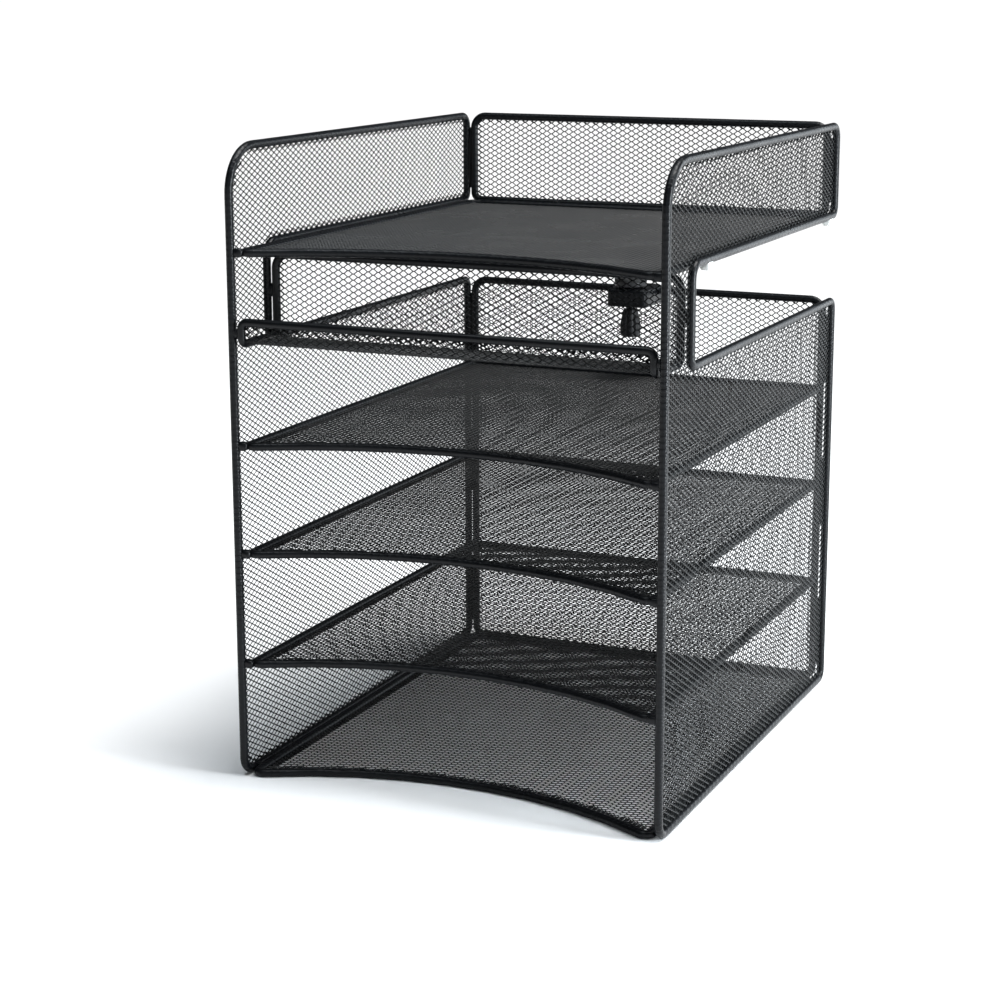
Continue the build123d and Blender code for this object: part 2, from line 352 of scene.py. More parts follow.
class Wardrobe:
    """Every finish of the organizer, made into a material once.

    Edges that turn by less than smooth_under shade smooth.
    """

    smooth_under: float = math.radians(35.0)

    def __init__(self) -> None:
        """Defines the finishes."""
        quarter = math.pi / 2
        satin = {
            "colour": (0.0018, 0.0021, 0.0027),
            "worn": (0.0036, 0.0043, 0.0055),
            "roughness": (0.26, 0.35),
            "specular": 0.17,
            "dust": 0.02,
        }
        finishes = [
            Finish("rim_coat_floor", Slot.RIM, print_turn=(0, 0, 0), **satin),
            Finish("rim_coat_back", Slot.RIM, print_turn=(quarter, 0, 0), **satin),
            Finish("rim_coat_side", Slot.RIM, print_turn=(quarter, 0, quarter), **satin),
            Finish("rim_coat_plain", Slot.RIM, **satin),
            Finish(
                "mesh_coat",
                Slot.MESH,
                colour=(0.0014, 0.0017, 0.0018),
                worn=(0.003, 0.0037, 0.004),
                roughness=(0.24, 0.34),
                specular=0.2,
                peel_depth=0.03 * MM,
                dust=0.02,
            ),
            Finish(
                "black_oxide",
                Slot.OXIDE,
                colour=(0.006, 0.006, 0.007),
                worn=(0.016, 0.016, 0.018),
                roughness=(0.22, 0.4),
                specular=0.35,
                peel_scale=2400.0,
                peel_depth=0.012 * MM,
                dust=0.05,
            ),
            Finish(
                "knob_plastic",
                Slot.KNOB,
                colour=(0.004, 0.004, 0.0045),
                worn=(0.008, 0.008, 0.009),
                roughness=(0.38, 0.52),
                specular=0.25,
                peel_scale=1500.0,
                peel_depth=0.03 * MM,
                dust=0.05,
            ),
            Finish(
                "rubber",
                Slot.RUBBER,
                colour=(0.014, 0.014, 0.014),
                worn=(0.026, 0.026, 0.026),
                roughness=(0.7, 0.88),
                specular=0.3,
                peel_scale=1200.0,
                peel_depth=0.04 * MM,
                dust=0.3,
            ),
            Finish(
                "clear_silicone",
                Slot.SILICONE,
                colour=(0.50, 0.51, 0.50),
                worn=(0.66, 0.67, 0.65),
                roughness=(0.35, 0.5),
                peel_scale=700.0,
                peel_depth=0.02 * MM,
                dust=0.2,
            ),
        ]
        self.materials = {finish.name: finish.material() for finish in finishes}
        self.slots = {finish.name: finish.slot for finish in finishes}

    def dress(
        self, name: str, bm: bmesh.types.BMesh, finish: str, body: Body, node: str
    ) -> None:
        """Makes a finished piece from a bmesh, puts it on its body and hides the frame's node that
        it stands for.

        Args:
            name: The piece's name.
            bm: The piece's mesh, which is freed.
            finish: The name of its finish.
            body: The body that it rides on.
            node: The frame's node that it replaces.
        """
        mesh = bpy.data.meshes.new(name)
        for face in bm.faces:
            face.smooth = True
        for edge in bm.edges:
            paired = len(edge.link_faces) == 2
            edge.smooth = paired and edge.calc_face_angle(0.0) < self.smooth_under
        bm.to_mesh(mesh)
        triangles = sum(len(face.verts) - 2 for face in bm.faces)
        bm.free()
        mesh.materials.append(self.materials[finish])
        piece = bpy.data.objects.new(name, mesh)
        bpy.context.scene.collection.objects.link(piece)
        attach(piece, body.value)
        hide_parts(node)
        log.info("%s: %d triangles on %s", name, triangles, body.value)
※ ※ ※
Direction ▸ Copy the material above back out, exactly as written.

Answer for this exercise ▸
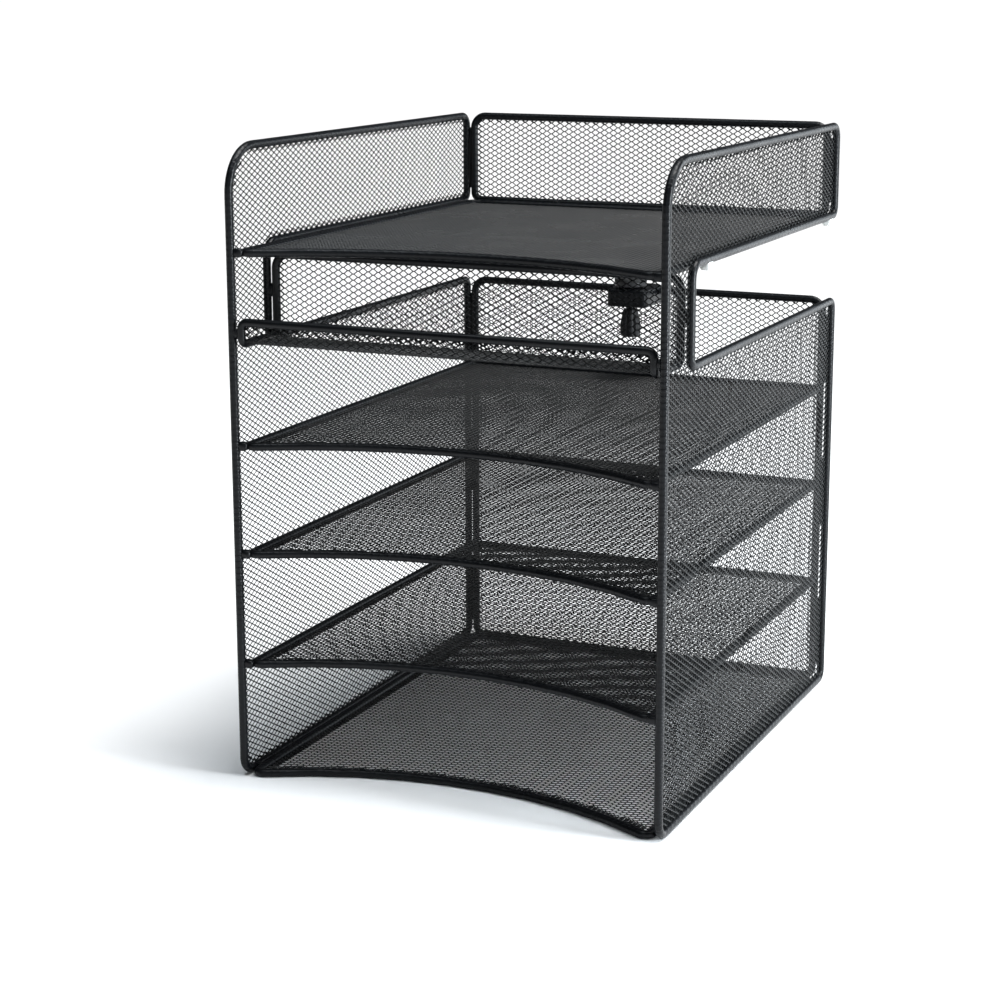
Continue the build123d and Blender code for this object: part 2, from line 352 of scene.py. More parts follow.
class Wardrobe:
    """Every finish of the organizer, made into a material once.

    Edges that turn by less than smooth_under shade smooth.
    """

    smooth_under: float = math.radians(35.0)

    def __init__(self) -> None:
        """Defines the finishes."""
        quarter = math.pi / 2
        satin = {
            "colour": (0.0018, 0.0021, 0.0027),
            "worn": (0.0036, 0.0043, 0.0055),
            "roughness": (0.26, 0.35),
            "specular": 0.17,
            "dust": 0.02,
        }
        finishes = [
            Finish("rim_coat_floor", Slot.RIM, print_turn=(0, 0, 0), **satin),
            Finish("rim_coat_back", Slot.RIM, print_turn=(quarter, 0, 0), **satin),
            Finish("rim_coat_side", Slot.RIM, print_turn=(quarter, 0, quarter), **satin),
            Finish("rim_coat_plain", Slot.RIM, **satin),
            Finish(
                "mesh_coat",
                Slot.MESH,
                colour=(0.0014, 0.0017, 0.0018),
                worn=(0.003, 0.0037, 0.004),
                roughness=(0.24, 0.34),
                specular=0.2,
                peel_depth=0.03 * MM,
                dust=0.02,
            ),
            Finish(
                "black_oxide",
                Slot.OXIDE,
                colour=(0.006, 0.006, 0.007),
                worn=(0.016, 0.016, 0.018),
                roughness=(0.22, 0.4),
                specular=0.35,
                peel_scale=2400.0,
                peel_depth=0.012 * MM,
                dust=0.05,
            ),
            Finish(
                "knob_plastic",
                Slot.KNOB,
                colour=(0.004, 0.004, 0.0045),
                worn=(0.008, 0.008, 0.009),
                roughness=(0.38, 0.52),
                specular=0.25,
                peel_scale=1500.0,
                peel_depth=0.03 * MM,
                dust=0.05,
            ),
            Finish(
                "rubber",
                Slot.RUBBER,
                colour=(0.014, 0.014, 0.014),
                worn=(0.026, 0.026, 0.026),
                roughness=(0.7, 0.88),
                specular=0.3,
                peel_scale=1200.0,
                peel_depth=0.04 * MM,
                dust=0.3,
            ),
            Finish(
                "clear_silicone",
                Slot.SILICONE,
                colour=(0.50, 0.51, 0.50),
                worn=(0.66, 0.67, 0.65),
                roughness=(0.35, 0.5),
                peel_scale=700.0,
                peel_depth=0.02 * MM,
                dust=0.2,
            ),
        ]
        self.materials = {finish.name: finish.material() for finish in finishes}
        self.slots = {finish.name: finish.slot for finish in finishes}

    def dress(
        self, name: str, bm: bmesh.types.BMesh, finish: str, body: Body, node: str
    ) -> None:
        """Makes a finished piece from a bmesh, puts it on its body and hides the frame's node that
        it stands for.

        Args:
            name: The piece's name.
            bm: The piece's mesh, which is freed.
            finish: The name of its finish.
            body: The body that it rides on.
            node: The frame's node that it replaces.
        """
        mesh = bpy.data.meshes.new(name)
        for face in bm.faces:
            face.smooth = True
        for edge in bm.edges:
            paired = len(edge.link_faces) == 2
            edge.smooth = paired and edge.calc_face_angle(0.0) < self.smooth_under
        bm.to_mesh(mesh)
        triangles = sum(len(face.verts) - 2 for face in bm.faces)
        bm.free()
        mesh.materials.append(self.materials[finish])
        piece = bpy.data.objects.new(name, mesh)
        bpy.context.scene.collection.objects.link(piece)
        attach(piece, body.value)
        hide_parts(node)
        log.info("%s: %d triangles on %s", name, triangles, body.value)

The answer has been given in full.